** The problem **
Copy each line containing the word "Blender" from the records that follow, please.

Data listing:

________________________________________

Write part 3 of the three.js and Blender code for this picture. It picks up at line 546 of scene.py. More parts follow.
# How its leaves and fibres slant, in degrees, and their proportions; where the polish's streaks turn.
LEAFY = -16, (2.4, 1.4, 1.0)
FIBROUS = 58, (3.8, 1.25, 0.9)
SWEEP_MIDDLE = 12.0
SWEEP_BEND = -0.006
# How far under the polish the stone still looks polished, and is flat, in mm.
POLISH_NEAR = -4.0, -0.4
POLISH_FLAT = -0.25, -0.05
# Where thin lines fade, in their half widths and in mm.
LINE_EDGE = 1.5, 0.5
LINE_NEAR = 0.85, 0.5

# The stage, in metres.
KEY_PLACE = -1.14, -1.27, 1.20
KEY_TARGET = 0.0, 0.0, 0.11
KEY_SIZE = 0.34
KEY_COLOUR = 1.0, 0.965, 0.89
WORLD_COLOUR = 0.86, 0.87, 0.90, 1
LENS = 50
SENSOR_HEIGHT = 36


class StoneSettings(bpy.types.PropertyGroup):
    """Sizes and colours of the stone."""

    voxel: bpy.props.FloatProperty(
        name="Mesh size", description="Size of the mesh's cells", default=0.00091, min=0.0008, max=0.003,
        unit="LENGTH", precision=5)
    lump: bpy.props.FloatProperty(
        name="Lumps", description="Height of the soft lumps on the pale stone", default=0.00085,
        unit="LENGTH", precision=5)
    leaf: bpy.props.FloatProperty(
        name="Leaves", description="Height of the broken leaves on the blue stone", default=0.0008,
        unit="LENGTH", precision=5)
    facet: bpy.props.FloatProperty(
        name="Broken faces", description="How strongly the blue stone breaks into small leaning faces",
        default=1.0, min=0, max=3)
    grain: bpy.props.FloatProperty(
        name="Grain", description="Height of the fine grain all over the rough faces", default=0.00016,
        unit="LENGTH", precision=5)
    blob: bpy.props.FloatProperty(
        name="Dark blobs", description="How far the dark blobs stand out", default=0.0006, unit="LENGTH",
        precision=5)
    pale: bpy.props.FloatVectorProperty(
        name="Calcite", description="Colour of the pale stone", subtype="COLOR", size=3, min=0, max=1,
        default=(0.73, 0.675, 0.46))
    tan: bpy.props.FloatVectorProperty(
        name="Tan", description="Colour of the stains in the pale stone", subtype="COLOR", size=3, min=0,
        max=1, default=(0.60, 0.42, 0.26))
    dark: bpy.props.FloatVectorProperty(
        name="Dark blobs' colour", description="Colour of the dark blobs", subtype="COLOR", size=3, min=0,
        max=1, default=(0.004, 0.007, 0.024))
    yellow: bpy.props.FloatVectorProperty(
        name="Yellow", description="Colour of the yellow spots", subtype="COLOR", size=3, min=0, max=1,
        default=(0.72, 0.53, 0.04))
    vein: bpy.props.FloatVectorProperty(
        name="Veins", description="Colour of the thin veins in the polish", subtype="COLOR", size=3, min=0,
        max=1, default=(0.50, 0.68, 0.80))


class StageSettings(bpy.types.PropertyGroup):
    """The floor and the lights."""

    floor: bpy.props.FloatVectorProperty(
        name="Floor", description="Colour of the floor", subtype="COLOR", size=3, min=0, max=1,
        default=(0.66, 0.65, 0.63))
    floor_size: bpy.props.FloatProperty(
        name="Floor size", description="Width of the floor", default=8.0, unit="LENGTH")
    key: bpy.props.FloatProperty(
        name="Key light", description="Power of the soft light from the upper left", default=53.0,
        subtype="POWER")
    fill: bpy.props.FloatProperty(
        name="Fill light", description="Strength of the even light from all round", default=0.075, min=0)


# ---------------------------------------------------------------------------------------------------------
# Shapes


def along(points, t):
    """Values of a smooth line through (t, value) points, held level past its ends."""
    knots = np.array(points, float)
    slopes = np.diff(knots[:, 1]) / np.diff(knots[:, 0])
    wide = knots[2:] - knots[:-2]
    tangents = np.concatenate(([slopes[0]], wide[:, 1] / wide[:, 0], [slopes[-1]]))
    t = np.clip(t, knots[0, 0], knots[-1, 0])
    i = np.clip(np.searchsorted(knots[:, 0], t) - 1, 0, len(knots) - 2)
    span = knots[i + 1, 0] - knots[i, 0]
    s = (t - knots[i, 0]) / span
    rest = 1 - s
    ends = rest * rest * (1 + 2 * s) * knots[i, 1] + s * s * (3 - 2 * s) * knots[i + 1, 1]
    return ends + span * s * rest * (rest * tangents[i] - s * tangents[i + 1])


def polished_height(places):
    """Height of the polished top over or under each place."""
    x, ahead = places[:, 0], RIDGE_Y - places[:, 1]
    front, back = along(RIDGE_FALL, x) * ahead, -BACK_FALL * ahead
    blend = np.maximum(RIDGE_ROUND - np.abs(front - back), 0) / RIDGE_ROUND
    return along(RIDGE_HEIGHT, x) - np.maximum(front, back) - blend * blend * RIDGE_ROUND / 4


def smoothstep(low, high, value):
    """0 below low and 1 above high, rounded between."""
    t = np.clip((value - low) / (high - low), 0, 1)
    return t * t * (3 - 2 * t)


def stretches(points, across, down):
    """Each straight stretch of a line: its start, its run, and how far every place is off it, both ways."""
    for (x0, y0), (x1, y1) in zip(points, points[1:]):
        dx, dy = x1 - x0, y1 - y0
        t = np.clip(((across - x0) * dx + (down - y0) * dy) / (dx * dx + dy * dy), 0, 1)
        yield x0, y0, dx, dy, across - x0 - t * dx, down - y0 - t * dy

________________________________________

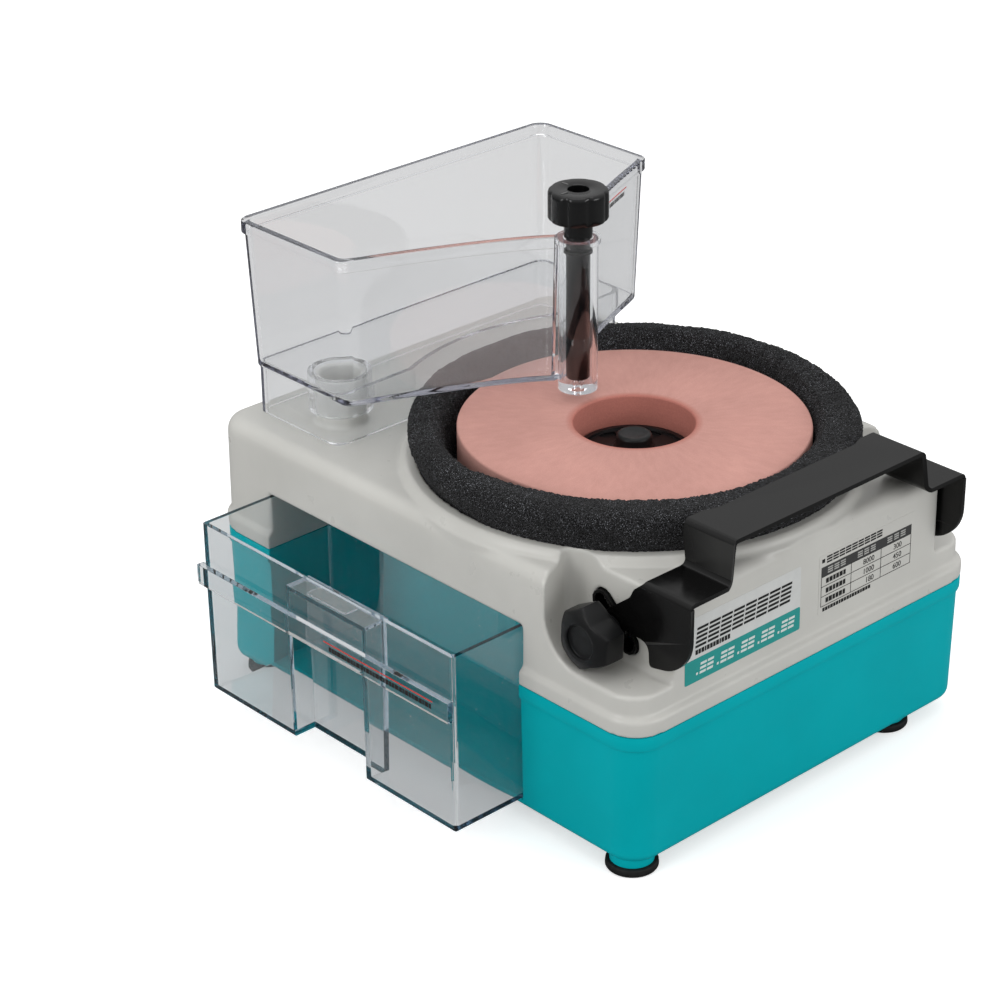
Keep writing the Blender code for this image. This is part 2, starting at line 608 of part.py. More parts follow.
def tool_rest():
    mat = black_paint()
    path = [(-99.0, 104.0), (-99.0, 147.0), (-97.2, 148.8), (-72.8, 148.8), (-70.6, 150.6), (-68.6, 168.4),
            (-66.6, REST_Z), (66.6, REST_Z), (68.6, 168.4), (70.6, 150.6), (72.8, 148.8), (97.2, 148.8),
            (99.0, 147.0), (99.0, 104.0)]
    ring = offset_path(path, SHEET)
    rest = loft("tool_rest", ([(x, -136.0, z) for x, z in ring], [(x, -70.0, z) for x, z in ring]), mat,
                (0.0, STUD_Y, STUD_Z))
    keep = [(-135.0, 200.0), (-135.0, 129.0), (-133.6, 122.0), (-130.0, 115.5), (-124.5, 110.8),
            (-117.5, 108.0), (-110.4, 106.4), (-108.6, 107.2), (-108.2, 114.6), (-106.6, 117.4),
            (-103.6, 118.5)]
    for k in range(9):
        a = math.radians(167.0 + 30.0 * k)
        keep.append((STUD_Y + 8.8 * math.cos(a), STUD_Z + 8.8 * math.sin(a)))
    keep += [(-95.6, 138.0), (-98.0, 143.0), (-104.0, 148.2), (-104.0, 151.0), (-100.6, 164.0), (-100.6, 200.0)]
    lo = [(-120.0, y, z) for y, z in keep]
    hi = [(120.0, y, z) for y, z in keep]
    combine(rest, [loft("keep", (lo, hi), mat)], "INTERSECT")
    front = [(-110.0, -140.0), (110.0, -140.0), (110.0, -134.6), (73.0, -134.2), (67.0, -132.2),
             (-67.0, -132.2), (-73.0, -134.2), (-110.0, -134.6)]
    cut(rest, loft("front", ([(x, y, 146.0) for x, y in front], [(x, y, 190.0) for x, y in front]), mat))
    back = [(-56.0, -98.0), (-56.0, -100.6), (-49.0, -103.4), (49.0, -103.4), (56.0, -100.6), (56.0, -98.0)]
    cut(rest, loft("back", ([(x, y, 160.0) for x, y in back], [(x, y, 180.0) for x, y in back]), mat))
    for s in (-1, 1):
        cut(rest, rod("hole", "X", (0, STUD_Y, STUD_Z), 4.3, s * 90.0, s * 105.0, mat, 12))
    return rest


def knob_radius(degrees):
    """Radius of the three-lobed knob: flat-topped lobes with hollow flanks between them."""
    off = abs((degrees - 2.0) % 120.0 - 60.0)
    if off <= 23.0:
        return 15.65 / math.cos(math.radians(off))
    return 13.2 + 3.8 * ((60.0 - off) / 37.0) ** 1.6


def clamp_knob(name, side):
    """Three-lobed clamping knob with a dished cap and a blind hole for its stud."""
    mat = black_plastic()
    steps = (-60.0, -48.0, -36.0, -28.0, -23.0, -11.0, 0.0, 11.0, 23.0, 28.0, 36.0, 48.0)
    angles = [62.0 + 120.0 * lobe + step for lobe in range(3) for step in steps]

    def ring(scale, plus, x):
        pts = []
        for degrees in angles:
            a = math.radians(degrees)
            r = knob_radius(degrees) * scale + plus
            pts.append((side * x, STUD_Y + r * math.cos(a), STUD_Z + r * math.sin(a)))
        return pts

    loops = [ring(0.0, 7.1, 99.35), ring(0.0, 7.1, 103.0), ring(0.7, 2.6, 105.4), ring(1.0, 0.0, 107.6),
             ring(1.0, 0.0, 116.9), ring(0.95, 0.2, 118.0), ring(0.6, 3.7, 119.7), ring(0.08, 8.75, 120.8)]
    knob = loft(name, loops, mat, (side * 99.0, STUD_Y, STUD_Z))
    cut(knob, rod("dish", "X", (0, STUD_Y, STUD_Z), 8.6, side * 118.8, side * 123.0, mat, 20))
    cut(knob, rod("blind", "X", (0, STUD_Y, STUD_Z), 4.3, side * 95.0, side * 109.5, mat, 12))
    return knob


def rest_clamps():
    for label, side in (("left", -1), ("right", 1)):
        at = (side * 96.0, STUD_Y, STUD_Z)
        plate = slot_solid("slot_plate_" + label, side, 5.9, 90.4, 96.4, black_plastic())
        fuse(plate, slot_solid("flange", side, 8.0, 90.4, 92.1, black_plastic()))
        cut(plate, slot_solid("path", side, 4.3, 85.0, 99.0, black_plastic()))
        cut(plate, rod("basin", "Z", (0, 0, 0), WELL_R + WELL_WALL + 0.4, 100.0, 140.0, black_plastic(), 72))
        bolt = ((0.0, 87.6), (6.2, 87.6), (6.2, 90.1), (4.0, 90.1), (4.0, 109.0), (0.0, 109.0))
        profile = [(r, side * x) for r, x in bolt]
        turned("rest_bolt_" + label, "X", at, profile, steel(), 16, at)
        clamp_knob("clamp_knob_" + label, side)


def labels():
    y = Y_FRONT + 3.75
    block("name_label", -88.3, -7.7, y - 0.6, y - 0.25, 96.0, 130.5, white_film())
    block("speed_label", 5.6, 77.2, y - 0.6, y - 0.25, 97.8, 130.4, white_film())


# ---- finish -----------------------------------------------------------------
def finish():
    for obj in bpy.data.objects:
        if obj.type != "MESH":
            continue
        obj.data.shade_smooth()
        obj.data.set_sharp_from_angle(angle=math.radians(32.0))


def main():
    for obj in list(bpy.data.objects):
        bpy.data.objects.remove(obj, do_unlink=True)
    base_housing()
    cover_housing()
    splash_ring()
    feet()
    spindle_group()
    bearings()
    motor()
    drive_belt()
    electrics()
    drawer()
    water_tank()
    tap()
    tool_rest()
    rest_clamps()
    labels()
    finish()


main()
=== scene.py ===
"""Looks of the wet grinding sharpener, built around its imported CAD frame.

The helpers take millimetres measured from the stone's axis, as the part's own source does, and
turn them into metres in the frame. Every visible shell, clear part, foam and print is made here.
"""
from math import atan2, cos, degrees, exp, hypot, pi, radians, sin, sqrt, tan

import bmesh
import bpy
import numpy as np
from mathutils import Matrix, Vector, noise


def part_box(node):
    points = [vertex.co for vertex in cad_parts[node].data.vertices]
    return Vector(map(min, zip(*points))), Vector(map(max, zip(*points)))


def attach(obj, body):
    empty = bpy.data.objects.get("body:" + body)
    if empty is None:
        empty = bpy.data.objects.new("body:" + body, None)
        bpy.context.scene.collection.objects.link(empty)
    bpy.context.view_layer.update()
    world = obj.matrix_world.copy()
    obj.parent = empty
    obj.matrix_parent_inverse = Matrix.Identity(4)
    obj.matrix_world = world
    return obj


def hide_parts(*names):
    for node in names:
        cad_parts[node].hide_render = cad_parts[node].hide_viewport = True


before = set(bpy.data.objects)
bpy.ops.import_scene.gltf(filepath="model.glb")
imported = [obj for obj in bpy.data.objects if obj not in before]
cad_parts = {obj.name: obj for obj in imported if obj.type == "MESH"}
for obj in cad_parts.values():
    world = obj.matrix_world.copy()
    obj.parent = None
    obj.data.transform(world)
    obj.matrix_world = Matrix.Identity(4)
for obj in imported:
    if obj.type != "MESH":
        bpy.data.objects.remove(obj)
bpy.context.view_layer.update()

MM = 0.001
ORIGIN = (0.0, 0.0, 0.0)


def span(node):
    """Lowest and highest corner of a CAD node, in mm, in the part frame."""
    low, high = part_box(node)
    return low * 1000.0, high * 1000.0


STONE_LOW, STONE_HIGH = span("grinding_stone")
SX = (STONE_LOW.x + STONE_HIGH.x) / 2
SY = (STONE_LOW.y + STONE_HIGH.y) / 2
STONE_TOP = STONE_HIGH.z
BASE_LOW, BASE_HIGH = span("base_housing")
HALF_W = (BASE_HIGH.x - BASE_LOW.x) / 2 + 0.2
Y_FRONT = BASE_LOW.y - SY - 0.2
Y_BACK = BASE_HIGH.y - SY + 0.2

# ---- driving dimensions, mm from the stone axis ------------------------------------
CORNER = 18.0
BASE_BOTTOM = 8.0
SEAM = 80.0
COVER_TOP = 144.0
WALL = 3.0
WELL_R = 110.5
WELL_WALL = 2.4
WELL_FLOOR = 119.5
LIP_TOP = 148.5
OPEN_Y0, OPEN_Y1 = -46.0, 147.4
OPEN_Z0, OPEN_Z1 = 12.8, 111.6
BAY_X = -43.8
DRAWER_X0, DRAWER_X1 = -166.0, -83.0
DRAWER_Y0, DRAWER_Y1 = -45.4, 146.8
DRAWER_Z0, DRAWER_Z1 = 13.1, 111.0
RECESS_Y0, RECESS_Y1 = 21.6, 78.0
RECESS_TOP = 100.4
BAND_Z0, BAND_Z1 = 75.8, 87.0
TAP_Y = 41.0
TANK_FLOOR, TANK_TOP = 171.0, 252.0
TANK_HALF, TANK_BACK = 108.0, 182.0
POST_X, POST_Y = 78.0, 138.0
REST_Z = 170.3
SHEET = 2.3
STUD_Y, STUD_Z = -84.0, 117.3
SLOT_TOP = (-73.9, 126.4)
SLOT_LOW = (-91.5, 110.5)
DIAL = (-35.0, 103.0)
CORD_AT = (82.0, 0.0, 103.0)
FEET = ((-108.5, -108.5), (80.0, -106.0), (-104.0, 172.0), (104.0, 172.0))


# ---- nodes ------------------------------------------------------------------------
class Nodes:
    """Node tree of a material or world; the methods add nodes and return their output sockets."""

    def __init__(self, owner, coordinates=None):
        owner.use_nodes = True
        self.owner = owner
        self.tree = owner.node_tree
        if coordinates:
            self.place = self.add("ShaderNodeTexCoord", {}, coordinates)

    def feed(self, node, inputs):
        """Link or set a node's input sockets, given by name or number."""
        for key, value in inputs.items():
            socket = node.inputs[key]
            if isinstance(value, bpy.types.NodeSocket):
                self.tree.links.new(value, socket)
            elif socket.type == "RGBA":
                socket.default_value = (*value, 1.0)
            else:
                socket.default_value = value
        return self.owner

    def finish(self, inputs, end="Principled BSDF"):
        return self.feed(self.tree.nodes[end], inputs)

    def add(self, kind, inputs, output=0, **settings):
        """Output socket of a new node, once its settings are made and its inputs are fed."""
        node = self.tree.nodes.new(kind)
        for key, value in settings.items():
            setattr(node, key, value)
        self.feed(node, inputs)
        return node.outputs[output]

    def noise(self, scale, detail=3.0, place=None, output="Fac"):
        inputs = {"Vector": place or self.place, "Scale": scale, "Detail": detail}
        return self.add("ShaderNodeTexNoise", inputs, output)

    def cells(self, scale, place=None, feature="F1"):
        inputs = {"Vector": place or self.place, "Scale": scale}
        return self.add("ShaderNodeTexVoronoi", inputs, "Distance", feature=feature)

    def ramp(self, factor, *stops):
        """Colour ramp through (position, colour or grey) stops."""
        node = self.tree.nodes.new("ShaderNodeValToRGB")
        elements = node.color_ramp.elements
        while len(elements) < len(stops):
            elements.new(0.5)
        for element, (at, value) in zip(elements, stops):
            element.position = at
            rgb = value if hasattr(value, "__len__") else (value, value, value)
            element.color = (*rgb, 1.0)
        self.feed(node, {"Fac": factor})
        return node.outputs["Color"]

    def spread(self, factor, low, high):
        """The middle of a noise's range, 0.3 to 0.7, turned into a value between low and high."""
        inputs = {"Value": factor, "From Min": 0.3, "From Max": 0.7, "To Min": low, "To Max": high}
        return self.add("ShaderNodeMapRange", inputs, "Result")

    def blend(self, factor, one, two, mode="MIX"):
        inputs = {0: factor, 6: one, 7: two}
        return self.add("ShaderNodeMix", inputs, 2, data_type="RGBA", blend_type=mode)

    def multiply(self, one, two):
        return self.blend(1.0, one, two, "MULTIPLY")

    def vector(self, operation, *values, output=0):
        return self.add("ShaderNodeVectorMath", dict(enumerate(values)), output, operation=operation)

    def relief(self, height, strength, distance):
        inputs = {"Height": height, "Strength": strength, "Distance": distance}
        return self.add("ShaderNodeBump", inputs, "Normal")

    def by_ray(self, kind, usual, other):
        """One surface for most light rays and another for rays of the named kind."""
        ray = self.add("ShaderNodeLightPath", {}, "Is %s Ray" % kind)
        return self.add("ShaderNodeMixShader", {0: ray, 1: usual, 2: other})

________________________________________

** Written solution **
Write part 3 of the three.js and Blender code for this picture. It picks up at line 546 of scene.py. More parts follow.
Keep writing the Blender code for this image. This is part 2, starting at line 608 of part.py. More parts follow.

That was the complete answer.